Qual o objetivo do Desportivo das Aves para esta temporada?
Já atingimos o primeiro objetivo, a qualificação para a fase de grupos da Taça da Liga. Mas o grande objetivo é a manutenção, nem poderia ser de outra forma, pois temos de estar conscientes das nossas limitações. Uma coisa garanto: vamos lutar em todos os jogos para sermos competitivos e tentarmos a vitória.
Como antevê a luta pelo título na temporada que agora se inicia?
Vão ser os três candidatos de sempre. Independentemente de tudo o que se possa passar, no final vão ser sempre Benfica, Sporting e FC Porto a lutar pelo título, e não faço distinção entre eles.

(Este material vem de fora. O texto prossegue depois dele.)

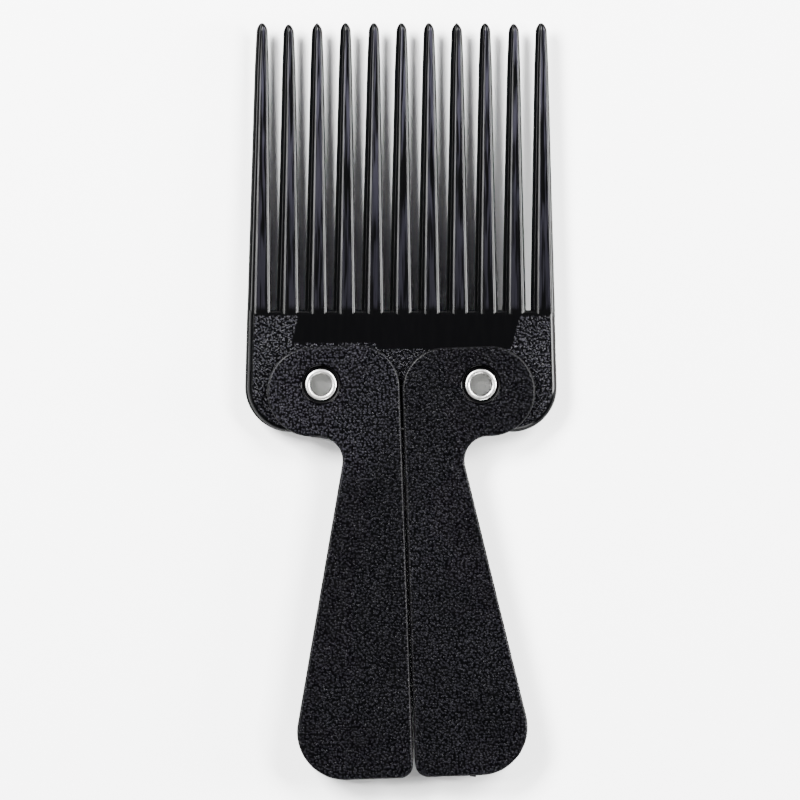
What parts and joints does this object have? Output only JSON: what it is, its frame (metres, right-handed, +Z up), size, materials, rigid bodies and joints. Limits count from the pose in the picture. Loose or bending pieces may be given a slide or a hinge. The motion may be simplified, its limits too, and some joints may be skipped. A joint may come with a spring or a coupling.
{
  "type": "folding afro comb",
  "caption": "Wide afro comb head with long tapered teeth and a pair of flared hollow handles that fold up over the teeth on metal eyelets.",
  "frame": {"origin": "centre of the bounding box in X and Y, on the surface the comb lies on, with both handles open as at rest", "axes": "+Y from the handles to the tips of the teeth, +Z up out of the surface the comb lies on, +X to the right seen from above with the teeth pointing away"},
  "size_m": [0.078, 0.1894, 0.008],
  "materials": {
    "head_black_plastic": "polished teeth and rim, pebble grain on the plate",
    "left_handle_black_plastic": "fine moulded pebble grain",
    "right_handle_black_plastic": "fine moulded pebble grain",
    "left_eyelet_nickel": "bright nickel plate",
    "right_eyelet_nickel": "bright nickel plate"
  },
  "bodies": {
    "head": {"comb_head": "head_black_plastic", "eyelet_left": "left_eyelet_nickel", "eyelet_right": "right_eyelet_nickel"},
    "left_handle": {"handle_left": "left_handle_black_plastic"},
    "right_handle": {"handle_right": "right_handle_black_plastic"}
  },
  "joints": [
    {"name": "left_handle_fold", "type": "hinge", "parent": "head", "child": "left_handle", "pos_m": [-0.02, 0.00415, 0.004], "axis": [0, 0, -1], "range_deg": [0, 182]},
    {"name": "right_handle_fold", "type": "hinge", "parent": "head", "child": "right_handle", "pos_m": [0.02, 0.00415, 0.004], "axis": [0, 0, 1], "range_deg": [0, 178]}
  ]
}
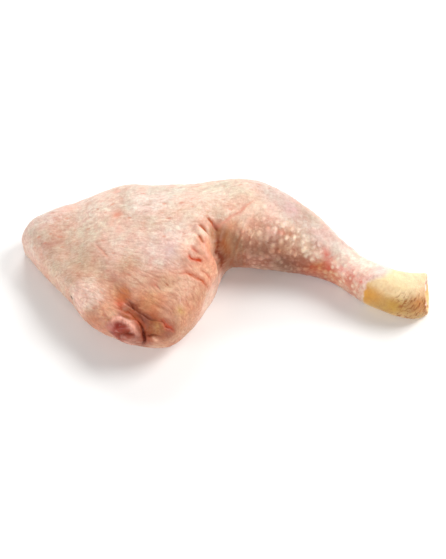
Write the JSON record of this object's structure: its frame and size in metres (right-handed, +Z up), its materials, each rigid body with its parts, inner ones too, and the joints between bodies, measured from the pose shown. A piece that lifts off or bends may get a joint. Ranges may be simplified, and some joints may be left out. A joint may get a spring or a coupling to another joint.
{
  "type": "raw chicken leg",
  "caption": "Whole raw chicken leg with its skin: broad thigh, drumstick bent at the knee, and a cut yellow hock, lying skin side up.",
  "frame": {"origin": "on the surface that the leg lies on, under the middle of its box", "axes": "+Z up out of the skin side; +X from the hip end to the cut hock; the crook of the knee opens towards -Y"},
  "size_m": [0.2258, 0.1086, 0.0441],
  "materials": {
    "skin": "moist pale pink poultry skin, yellow and scaly past the ankle",
    "bone": "moist pinkish white bone and cartilage"
  },
  "bodies": {
    "root": {"leg": "skin", "shin_bone": "bone"}
  },
  "joints": []
}
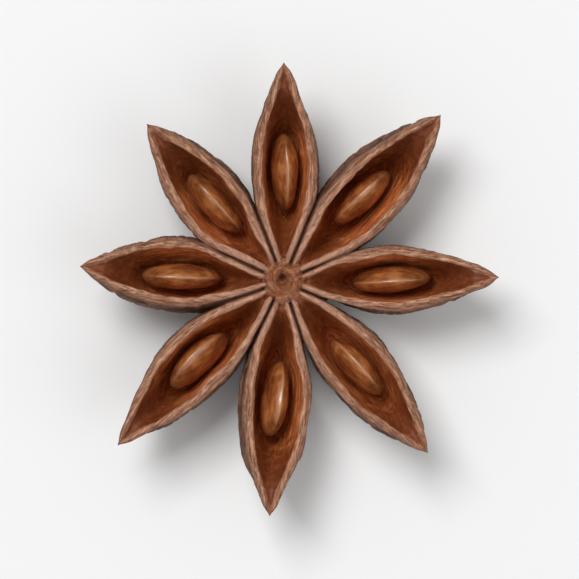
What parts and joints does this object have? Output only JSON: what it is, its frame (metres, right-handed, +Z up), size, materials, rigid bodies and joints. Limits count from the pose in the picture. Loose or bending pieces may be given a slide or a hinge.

Sente que o campeonato português tem evoluído nos últimos anos ou nem por isso?
Acho que não temos favorecido o espetáculo ao colocarmos equipas que pensam quase exclusivamente em defender. Independentemente do baixo orçamento de algumas delas, deveríamos ter maior preocupação em lutar pela vitória, de forma a galvanizarmos as pessoas e a termos estádios cheios.
Na última temporada o clima em torno do futebol português atingiu níveis de agressividade possivelmente nunca vistos. Será para continuar esta época ou tem esperança de que haja uma melhoria?
Infelizmente, vai continuar este péssimo clima. Temos assistido a pessoas que vêm para o futebol para se promoverem e para se darem a conhecer. Depois temos aqueles tristes programas de televisão que nos entram pela casa dentro. Tento evitar assistir a esse tipo de coisas que só prejudicam o futebol.
Que mensagem final gostaria de deixar?
A mensagem é de que me sinto cada vez mais motivado para aqui continuar. Comecei em 1999-2000, mas estou com a mesma determinação e vontade. E tenho a certeza de que quando me faltar a adrenalina deixarei o futebol, com o sentido de dever cumprido.